Abby and I left the snow free Harbor at mid-morning for her postponed encounter with the dog clipper. Monday's appointment cancelled as the roads "up the hill" were snow clogged and in whiteout conditions. Power outages on storm day were widespread, with power at the Harbor out for over seven hours. It was not a good computer day, as even when the juice was flowing there were frequent momentary outages. It's been three or four years since we experienced as much power outage. I assume the very heavy snow, unusual for the Copper Country, dropped out-of-shape tree branches down across the lines. At times I wondered if the designated caller, whomever she or he might be, had notified the power command center that our little outpost was dark.

All seems back to normal as I write on this early Wednesday morn. The Wonderdog seems at ease with her new haircut, snoring away on the warm hearth - not "traumatized" as at least one of her many web admirers noted after viewing the "post-shearing" photo. Not much wind at the moment, although I just listened to a radio report from 1,000 footer Burns Harbor, about 12 miles out from the harbor, reporting 33 knot winds and big swells.
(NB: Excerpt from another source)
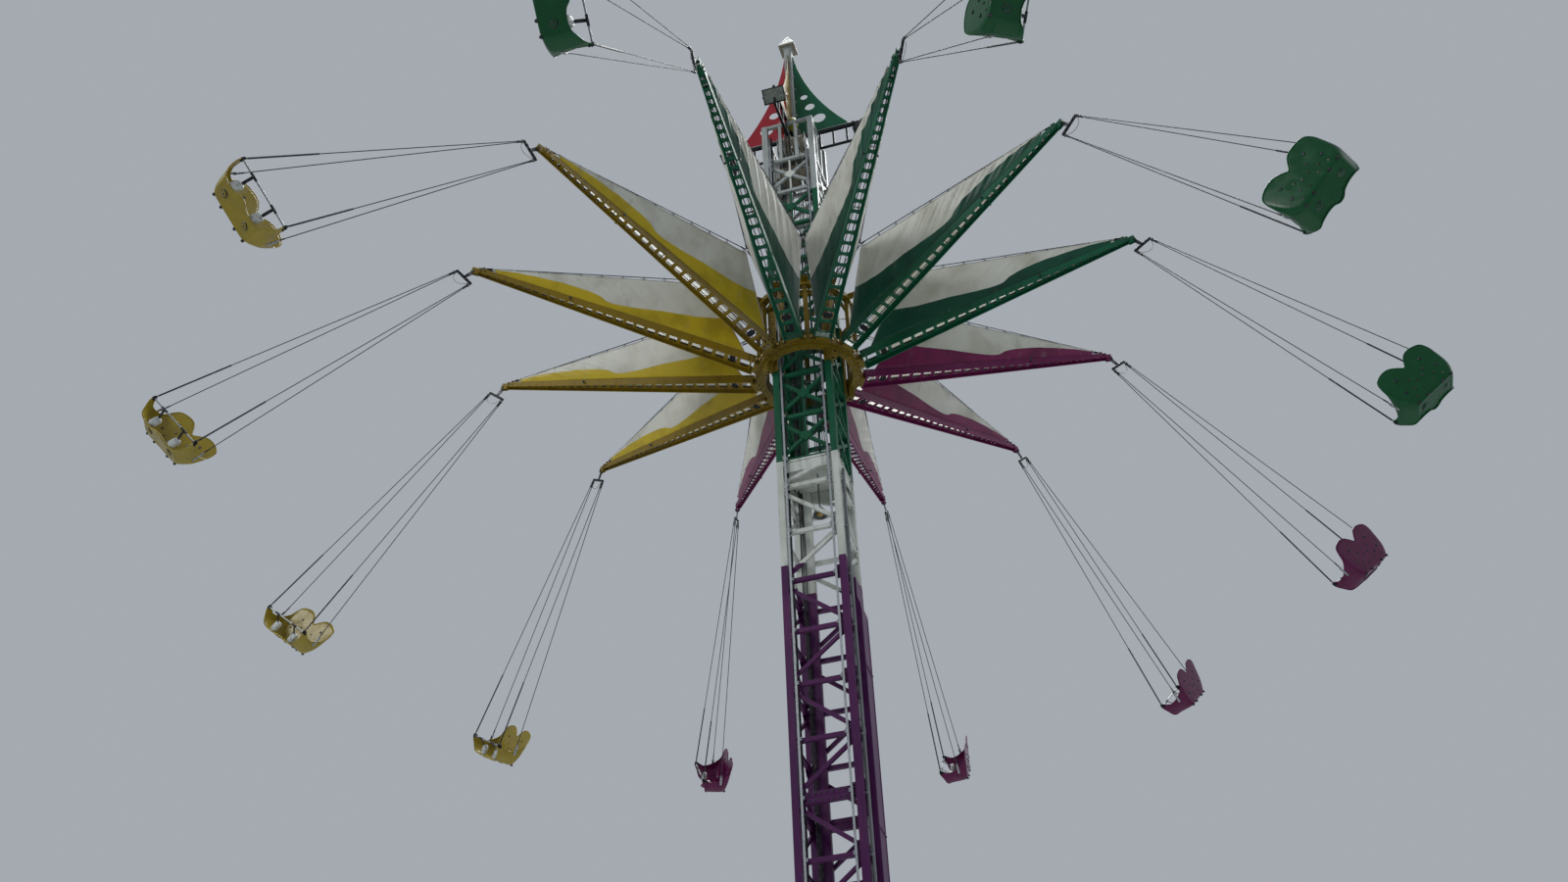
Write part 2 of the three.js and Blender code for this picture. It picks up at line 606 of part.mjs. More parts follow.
const armColour = (arm) => {
  if (arm >= 1 && arm <= 4) return 'magenta';
  return arm >= 5 && arm <= 8 ? 'yellow' : 'green';
};
const armSolid = armBody();
const sailSolid = sailPair();
const slingSolid = sling();
const seatSolid = seatShell();
for (let arm = 0; arm < armCount; arm += 1) {
  const number = String(arm + 1).padStart(2, '0');
  const spoke = new THREE.Group();
  spoke.rotation.z = arm * armStep;
  spoke.add(mesh(`arm_${number}`, armSolid, finish(armColour(arm))));
  spoke.add(mesh(`sail_${number}`, sailSolid, finish('white', 0.7)));
  const pivot = new THREE.Group();
  pivot.position.set(pivotRadius, 0, pivotHeight);
  pivot.rotation.z = -trailAngle;
  const swing = new THREE.Group();
  swing.rotation.y = -THREE.MathUtils.degToRad(swingOut[arm]);
  const hung = new THREE.Group();
  hung.rotation.z = trailAngle;
  hung.add(mesh(`sling_${number}`, slingSolid, finish('steel', 0.4, 1)));
  hung.add(mesh(`seat_${number}`, seatSolid, finish(armColour(arm), 0.3)));
  swing.add(hung);
  pivot.add(swing);
  spoke.add(pivot);
  ride.add(spoke);
}

export default ride;
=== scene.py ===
# Chair swing ride: paint, sails, ropes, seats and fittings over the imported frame. Metres, +Z up.
import math
import bmesh
import bpy
import numpy as np
from mathutils import Matrix


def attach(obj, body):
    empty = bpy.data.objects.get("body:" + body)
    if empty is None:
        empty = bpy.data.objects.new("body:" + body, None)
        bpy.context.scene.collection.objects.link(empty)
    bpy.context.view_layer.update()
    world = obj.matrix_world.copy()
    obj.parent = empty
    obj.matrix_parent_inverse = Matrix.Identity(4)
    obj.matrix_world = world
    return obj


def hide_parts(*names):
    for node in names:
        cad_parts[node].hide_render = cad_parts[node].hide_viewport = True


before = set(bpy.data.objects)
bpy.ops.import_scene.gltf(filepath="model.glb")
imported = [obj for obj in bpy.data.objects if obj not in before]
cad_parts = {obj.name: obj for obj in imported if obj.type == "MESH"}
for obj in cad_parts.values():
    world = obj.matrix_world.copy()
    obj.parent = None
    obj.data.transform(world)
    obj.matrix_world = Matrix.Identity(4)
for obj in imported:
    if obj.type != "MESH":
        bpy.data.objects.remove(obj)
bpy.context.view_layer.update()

# The camera was worked out from the arm tips, the tower's axis and its girts
camera = {
    "place": (4.817, -19.958, 1.6), "pitch": 39.06, "yaw": -1.389, "roll": -2.814, "turn": -13.57,
    "lens": 35.56, "sensor": 36.0,
}


def makeCamera():
    pitch, yaw, roll, turn = (math.radians(camera[key]) for key in ("pitch", "yaw", "roll", "turn"))
    forward = np.array([math.sin(yaw) * math.cos(pitch), math.cos(yaw) * math.cos(pitch), math.sin(pitch)])
    right = np.array([math.cos(yaw), -math.sin(yaw), 0.0])
    up = np.cross(right, forward)
    right, up = (math.cos(roll) * right + math.sin(roll) * up, -math.sin(roll) * right + math.cos(roll) * up)
    # the ride stands turned against the view, so the three directions are given in its own axes
    basis = np.array([[math.cos(turn), math.sin(turn), 0], [-math.sin(turn), math.cos(turn), 0], [0, 0, 1]])
    lens = bpy.data.cameras.new("photoCamera")
    lens.lens, lens.sensor_width, lens.clip_end = camera["lens"], camera["sensor"], 500
    eye = bpy.data.objects.new("photoCamera", lens)
    world = np.eye(4)
    world[:3, 0], world[:3, 1], world[:3, 2] = basis @ right, basis @ up, -(basis @ forward)
    world[:3, 3] = camera["place"]
    eye.matrix_world = Matrix(world.tolist())
    bpy.context.scene.collection.objects.link(eye)
    bpy.context.scene.camera = eye


# Sizes shared with the frame
armCount = 12
arm = {
    "rootRadius": 0.985, "rootHeight": 19.79, "pivotRadius": 5.98, "pivotHeight": 21.13, "drop": 0.06,
    "end": 0.09, "rootWide": 0.33, "rootHigh": 0.17, "tipWide": 0.11, "tipHigh": 0.10, "web": 0.45,
    "plate": 0.012, "lip": 0.018, "slots": 27, "slotWide": (0.64, 0.54), "slotLong": (0.72, 0.50),
    "growth": 1.8,
}
swing = {
    "out": [37, 41, 43, 44, 47, 34, 41, 46, 45, 46, 44, 37], "trail": 4, "seatDrop": 5.74,
    "spreaderDrop": 0.2, "spreader": 0.36,
}
family = ["green"] + ["magenta"] * 4 + ["yellow"] * 4 + ["green"] * 3
armRise = arm["pivotHeight"] + arm["drop"] - arm["rootHeight"]
armReach = arm["pivotRadius"] - arm["rootRadius"]
armSlope = math.atan2(armRise, armReach)
boxLength = math.hypot(armRise, armReach) - arm["end"]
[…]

A warming spell is apparently on its way, so the creeks snaking down from the "higher terrain" will soon swell with the melt from the storm. Gosh knows the lake needs the water. I've installed an Ace yardstick harbor water level measuring station over at the Marina, and can report about a half-inch rise in the last week or so. This could be just storm surge.

We are also experiencing very noticeable seiches, rapid changes in level caused by divergent barometric pressures over the big lake. Harbor summer visitors sometimes notice what seem to be strong tides moving in and out of the passages between the harbor's entry rocks. Those are seiches, and they can sometimes cause one to three foot level changes in fifteen to thirty minutes. That's why deep keel cruising sailors like me always like to have a cushion of two or three feet of water under the keel at an anchorage.

Yes, it's sailing, not snow, that dominates my thought as we await another early spring day.